### Goal of the exercise
Exactly repeat the full listing that follows.

### Supplied information
------------------------------------------------------------

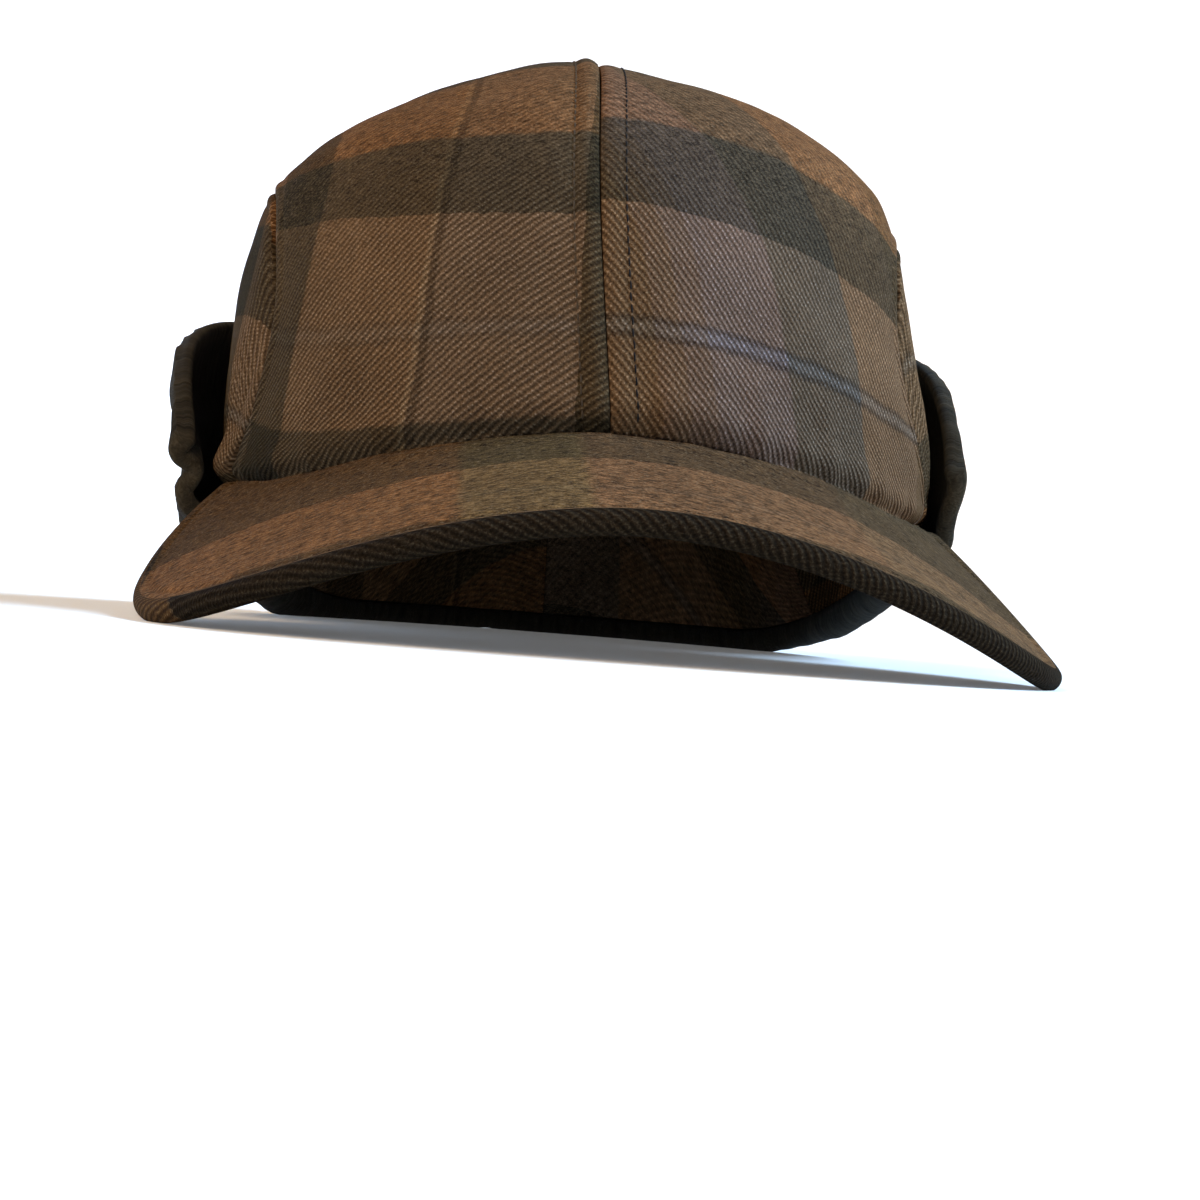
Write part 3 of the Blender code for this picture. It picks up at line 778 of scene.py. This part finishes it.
def make_ear_band():
    """Padded fleece band, folded up round the sides and the back, with round edges all round."""
    side = np.linspace(BAND_START_ANGLE, BAND_CLOSES_FROM, 61)
    rear = np.linspace(BAND_CLOSES_FROM, 180, 101)[1:]
    right = np.concatenate([side, rear])
    around = np.concatenate([-right[:-1], right[::-1]])
    half = BAND_THICKNESS / 2
    lines, rims, outs = (np.array(part) for part in zip(*map(band_section, around)))
    turns = np.linspace(0, math.pi, 9)[1:-1]
    tangent = unit(np.gradient(lines, axis=1))
    normal = together(tangent[..., 1], -tangent[..., 0])

    def placed(section):
        plan = rims[:, None, :2] + section[..., :1] * outs[:, None]
        return np.concatenate([plan, section[..., 1:]], axis=-1)

    def there_and_back(section):
        """Up the section's outside, round its top edge and down its inside."""
        round_top = np.repeat(section[:, -1:], len(turns), axis=1)
        return np.concatenate([section, round_top, section[:, ::-1]], axis=1)

    spine = placed(lines)
    length = arc_lengths(spine[:, -1], 0)
    height = arc_lengths(lines, 1)
    from_end = np.minimum(length, length[-1] - length)
    waviness = np.interp(length / length[-1], *BAND_WAVINESS) * sway(from_end / BAND_CALM)
    puff = ripple(length[:, None], height, BAND_WAVES) * waviness[:, None]
    top_roll = BAND_ROLL * bell(height, height[:, -1:], BAND_ROLL_WIDTH)
    puff += top_roll + BAND_ROLL * bell(from_end, 0, BAND_ROLL_WIDTH)[:, None]
    outer = lines + (half + puff)[..., None] * normal
    inner = lines - half * normal
    above, aside = tangent[:, -1], normal[:, -1]
    top_edge = [lines[:, -1] + half * (math.cos(b) * aside + math.sin(b) * above) for b in turns]
    rings = np.concatenate([outer, np.array(top_edge).swapaxes(0, 1), inner[:, ::-1]], axis=1)
    points = placed(rings)
    middle = placed(there_and_back(lines))
    caps = {}
    for end, before in ((0, 1), (-1, -2)):
        forward = unit(unit(spine[end] - spine[before]).mean(0))
        rows = []
        for b in np.linspace(0, math.pi / 2, 7)[1:]:
            shrunk = middle[end] + max(math.cos(b), BAND_CAP_END) * (points[end] - middle[end])
            rows.append(shrunk + half * math.sin(b) * forward)
        caps[end] = np.array(rows)
    points = np.concatenate([caps[0][::-1], points, caps[-1]])
    points[..., 2] = np.maximum(points[..., 2], 0.0)
    added = len(caps[0])
    beyond = half * np.linspace(0.2, 1, added)
    along = np.concatenate([length[0] - beyond[::-1], length, length[-1] + beyond])
    upward = np.pad(there_and_back(height), ((added, added), (0, 0)), mode="edge")
    uv = together(np.broadcast_to(along[:, None], upward.shape), upward)
    # Painted highlight on the pile along its top edge and at its ends, kept in the mark edge
    near_end = np.minimum(along - along[0], along[-1] - along)[:, None]
    near_top = upward.max(axis=1, keepdims=True) - upward
    top_highlight = BAND_TOP_HIGHLIGHT * bell(near_top, 0, BAND_TOP_HIGHLIGHT_WIDTH)
    edge = np.maximum(bell(near_end, 0, BAND_END_HIGHLIGHT), top_highlight)
    marks = {"edge": np.broadcast_to(edge, upward.shape)}
    piece = loft_with_ends("ear_band_fleece", points, {"cloth": uv}, marks)
    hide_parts("ear_band")
    return piece


def stitch_row(name, line, normal):
    """Topstitch along a line on the cloth: short threads that dip into it at both ends."""
    length = arc_lengths(line, 0)
    starts = np.arange(STITCH_FREE_END, length[-1] - STITCH_FREE_END, STITCH_PITCH)
    ways = np.linspace(0, 1, 7)
    turns = np.linspace(0, 2 * np.pi, 7)[:-1]
    points, faces = [], []
    for k, s in enumerate(starts):
        places = s + STITCH_SHARE * STITCH_PITCH * ways
        spine, up = between(places, length, line), unit(between(places, length, normal))
        along = unit(np.gradient(spine, axis=0))
        across = unit(np.cross(along, up))
        lift = THREAD_LIFT * THREAD_RADIUS * np.sin(np.pi * ways) - THREAD_SUNK * THREAD_RADIUS
        lean = THREAD_LEAN * THREAD_RADIUS * math.sin(THREAD_LEAN_STEP * k)
        spine = spine + lift[:, None] * up + lean * across
        fullness = np.sin(np.pi * np.clip(ways, 0.08, 0.92))
        girth = THREAD_RADIUS * (THREAD_END_GIRTH + (1 - THREAD_END_GIRTH) * fullness)
        aside = np.cos(turns)[None, :, None] * across[:, None]
        ring = spine[:, None] + girth[:, None, None] * (
            aside + np.sin(turns)[None, :, None] * up[:, None]
        )
        first = len(points) * ring.shape[0] * ring.shape[1]
        points.append(ring.reshape(-1, 3))
        quads = grid_faces(len(ways), len(turns), first, closed=True, flip=True)
        near = first + np.array([(0, 1, 2, 3), (0, 3, 4, 5)])
        far = near[:, ::-1] + (len(ways) - 1) * len(turns)
        faces.append(np.concatenate([quads, near, far]))
    return make_mesh(name, np.concatenate(points), np.concatenate(faces))


def read_at(grid, distance, wanted):
    """Values of a grid's rows where their distance from the start is the wanted one."""
    return np.array([between(wanted, far, row) for row, far in zip(grid, distance)])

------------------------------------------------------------

### Written reply
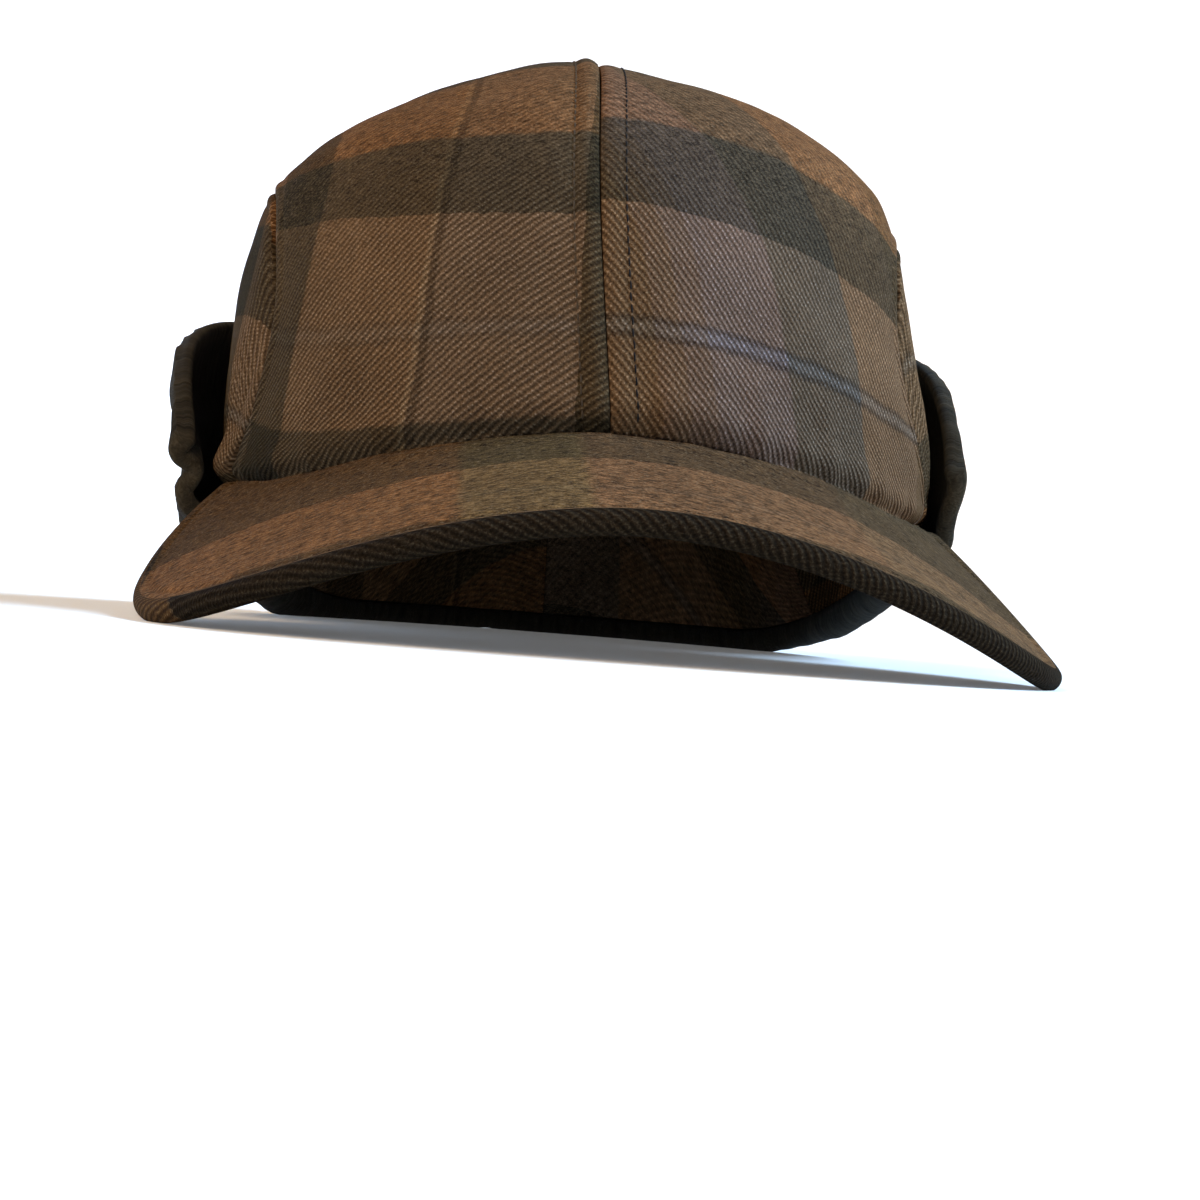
Write part 3 of the Blender code for this picture. It picks up at line 778 of scene.py. This part finishes it.
def make_ear_band():
    """Padded fleece band, folded up round the sides and the back, with round edges all round."""
    side = np.linspace(BAND_START_ANGLE, BAND_CLOSES_FROM, 61)
    rear = np.linspace(BAND_CLOSES_FROM, 180, 101)[1:]
    right = np.concatenate([side, rear])
    around = np.concatenate([-right[:-1], right[::-1]])
    half = BAND_THICKNESS / 2
    lines, rims, outs = (np.array(part) for part in zip(*map(band_section, around)))
    turns = np.linspace(0, math.pi, 9)[1:-1]
    tangent = unit(np.gradient(lines, axis=1))
    normal = together(tangent[..., 1], -tangent[..., 0])

    def placed(section):
        plan = rims[:, None, :2] + section[..., :1] * outs[:, None]
        return np.concatenate([plan, section[..., 1:]], axis=-1)

    def there_and_back(section):
        """Up the section's outside, round its top edge and down its inside."""
        round_top = np.repeat(section[:, -1:], len(turns), axis=1)
        return np.concatenate([section, round_top, section[:, ::-1]], axis=1)

    spine = placed(lines)
    length = arc_lengths(spine[:, -1], 0)
    height = arc_lengths(lines, 1)
    from_end = np.minimum(length, length[-1] - length)
    waviness = np.interp(length / length[-1], *BAND_WAVINESS) * sway(from_end / BAND_CALM)
    puff = ripple(length[:, None], height, BAND_WAVES) * waviness[:, None]
    top_roll = BAND_ROLL * bell(height, height[:, -1:], BAND_ROLL_WIDTH)
    puff += top_roll + BAND_ROLL * bell(from_end, 0, BAND_ROLL_WIDTH)[:, None]
    outer = lines + (half + puff)[..., None] * normal
    inner = lines - half * normal
    above, aside = tangent[:, -1], normal[:, -1]
    top_edge = [lines[:, -1] + half * (math.cos(b) * aside + math.sin(b) * above) for b in turns]
    rings = np.concatenate([outer, np.array(top_edge).swapaxes(0, 1), inner[:, ::-1]], axis=1)
    points = placed(rings)
    middle = placed(there_and_back(lines))
    caps = {}
    for end, before in ((0, 1), (-1, -2)):
        forward = unit(unit(spine[end] - spine[before]).mean(0))
        rows = []
        for b in np.linspace(0, math.pi / 2, 7)[1:]:
            shrunk = middle[end] + max(math.cos(b), BAND_CAP_END) * (points[end] - middle[end])
            rows.append(shrunk + half * math.sin(b) * forward)
        caps[end] = np.array(rows)
    points = np.concatenate([caps[0][::-1], points, caps[-1]])
    points[..., 2] = np.maximum(points[..., 2], 0.0)
    added = len(caps[0])
    beyond = half * np.linspace(0.2, 1, added)
    along = np.concatenate([length[0] - beyond[::-1], length, length[-1] + beyond])
    upward = np.pad(there_and_back(height), ((added, added), (0, 0)), mode="edge")
    uv = together(np.broadcast_to(along[:, None], upward.shape), upward)
    # Painted highlight on the pile along its top edge and at its ends, kept in the mark edge
    near_end = np.minimum(along - along[0], along[-1] - along)[:, None]
    near_top = upward.max(axis=1, keepdims=True) - upward
    top_highlight = BAND_TOP_HIGHLIGHT * bell(near_top, 0, BAND_TOP_HIGHLIGHT_WIDTH)
    edge = np.maximum(bell(near_end, 0, BAND_END_HIGHLIGHT), top_highlight)
    marks = {"edge": np.broadcast_to(edge, upward.shape)}
    piece = loft_with_ends("ear_band_fleece", points, {"cloth": uv}, marks)
    hide_parts("ear_band")
    return piece


def stitch_row(name, line, normal):
    """Topstitch along a line on the cloth: short threads that dip into it at both ends."""
    length = arc_lengths(line, 0)
    starts = np.arange(STITCH_FREE_END, length[-1] - STITCH_FREE_END, STITCH_PITCH)
    ways = np.linspace(0, 1, 7)
    turns = np.linspace(0, 2 * np.pi, 7)[:-1]
    points, faces = [], []
    for k, s in enumerate(starts):
        places = s + STITCH_SHARE * STITCH_PITCH * ways
        spine, up = between(places, length, line), unit(between(places, length, normal))
        along = unit(np.gradient(spine, axis=0))
        across = unit(np.cross(along, up))
        lift = THREAD_LIFT * THREAD_RADIUS * np.sin(np.pi * ways) - THREAD_SUNK * THREAD_RADIUS
        lean = THREAD_LEAN * THREAD_RADIUS * math.sin(THREAD_LEAN_STEP * k)
        spine = spine + lift[:, None] * up + lean * across
        fullness = np.sin(np.pi * np.clip(ways, 0.08, 0.92))
        girth = THREAD_RADIUS * (THREAD_END_GIRTH + (1 - THREAD_END_GIRTH) * fullness)
        aside = np.cos(turns)[None, :, None] * across[:, None]
        ring = spine[:, None] + girth[:, None, None] * (
            aside + np.sin(turns)[None, :, None] * up[:, None]
        )
        first = len(points) * ring.shape[0] * ring.shape[1]
        points.append(ring.reshape(-1, 3))
        quads = grid_faces(len(ways), len(turns), first, closed=True, flip=True)
        near = first + np.array([(0, 1, 2, 3), (0, 3, 4, 5)])
        far = near[:, ::-1] + (len(ways) - 1) * len(turns)
        faces.append(np.concatenate([quads, near, far]))
    return make_mesh(name, np.concatenate(points), np.concatenate(faces))


def read_at(grid, distance, wanted):
    """Values of a grid's rows where their distance from the start is the wanted one."""
    return np.array([between(wanted, far, row) for row, far in zip(grid, distance)])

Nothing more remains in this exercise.